На очереди небольшая повесть о войне. А я писать о войне всякий раз боюсь. Боюсь перед памятью убитых друзей сделать что-нибудь недостойно, слукавить, а еще памяти своей боюсь. Иной раз так и думаю, что сдохну, разворошив все и заглянув в нутро войны. Словом, всякий раз будто перед взаправдашним боем. Оттого и так мало я написал о войне – увиливаю все. Но эта повестушка [«Пастух и пастушка»] одолевает – она из тех, что может получиться или очень хорошо, или очень плохо. Буду надеяться на первое, иначе и начинать не стоит.

1965 г.

В столице нашей даже те, кто писать не умеют – преимущественно они! – чего то все шуршат за спинами, как тараканы, охаивают чего-то и кого-то и фигу в кармане показывают «левым» или «правым».

А дел и поводов для них, куда более значительных поводов, в жизни шибко много, и, наверное, вот эта мышиная возня – один из способов спастись от тяжелых дум и грустной, порой даже трагической повседневности.

Чем больше осложняется жизнь и назревают в ней такие события, которые требуют от человека серьезности, тем больше появляется у нас людей пройдошистых, рвущих от жизни хоть пирога кусок или славы клок. С этой точки зрения мне и Евтушенко представляется сладкоежкой. И правильно ему все время долбили, что пора мужчиною стать. Тем более что желающих ходить в мальчиках и чтоб спрос с них был, как с мальчиков, и без того много.

1965 г.

…На пленуме [союза писателей], а также после него произошла маленькая стычка у меня и моего друга Коли Воронина со Стариковым, который, пользуясь благостной поддержкой президиума и всех, кто к президиуму поближе, пытался забивать голы в ворота «Нового мира». А так как в воротах никого не было и за воротами тоже, то он просто наслаждение имел лупить и лупить по пустым воротам, говоря, что «Октябрь» – это правильная линия, а «Новый мир» де неправильная. Мы с Колей возразили ему, к неудовольствию Соболева и прилегающих к нему подхалимов.

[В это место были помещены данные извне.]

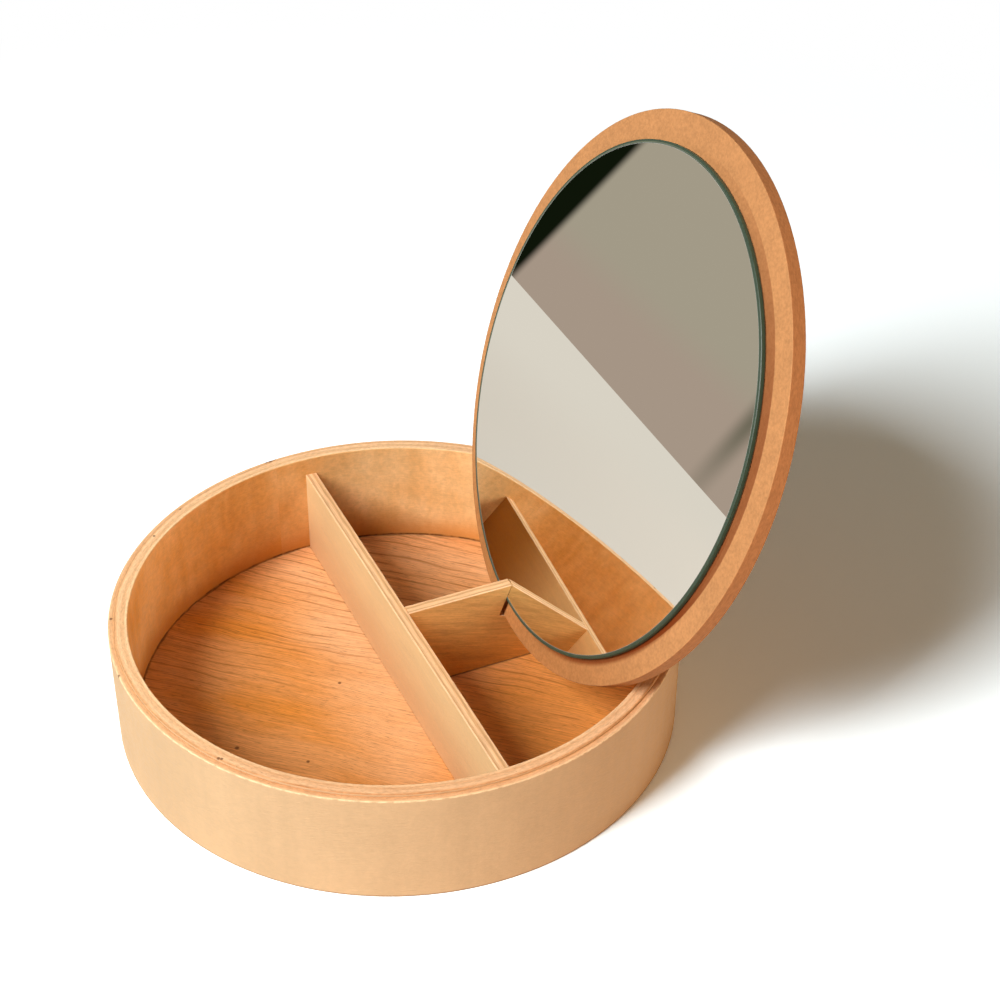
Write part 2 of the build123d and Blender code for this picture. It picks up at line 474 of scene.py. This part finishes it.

С горя и еще для того, чтоб размочить мою тоску, мы зашли с новомирцами выпить граммов по сто, да так надрались, что уж и не помню я, как расставались. Много я услышал в тот вечер всяческих вещей, а особенно о Твардовском. Мое личное мнение, что это для наших времен великая и почти святая фигура, подтверждено было многими фактами. От этого и жить легче маленько. А та шушера, вроде Бровмана, как мусор на реке воспринимается после того, что рассказали мне об Александре Трифоновиче. И хорошо, что есть он. И пусть живет дольше. И если его даже уйдут из журнала, все равно жить будет легче, пока он есть.

А вообще после этой московской говорильни на пленуме и в кулуарах хочется пойти в леса и очиститься. Вот я и пойду. Послезавтра. Сделаю завтра сообщение о пленуме и отправлюсь. Если пароходы еще не ходят, пойду пешком (верст 15) и пробуду в деревне до 10 мая.

1965 г.

Нынче я был в Академгородке и с пляжа, с ультрасовременного, смотрел на остров, поднявшийся из Обского моря. Там под водою и осталось то место, где я проходил «службу» в 1942 году, туда вот и помещу героя. А потом фронт. И еще одна повесть, послефронтовая. По размеру они должны быть небольшими. Каждая с самостоятельным сюжетом. Каждая с отдельным названием. Попробую сделать судьбу моего поколения. Его величие и трагедию.

Очень тяжкий труд, огромная задача, но мне уже сорок три года, и пора думать о том, что положат в изголовье, когда отправляться к родителям станешь. Считаю, что все, мною сделанное до сих пор, – это подготовка к основной работе, и, может быть, именно потому так осторожно и редко я притрагивался к войне.

1965 г.

Был в Дивногорске, в родной Овсянке. Наслушался, насмотрелся, и если бы сейчас писать повесть «Где-то гремит война», она была бы богаче. Но у литератора, как у старьевщика, все до поры до времени лежит, авось и пригодится.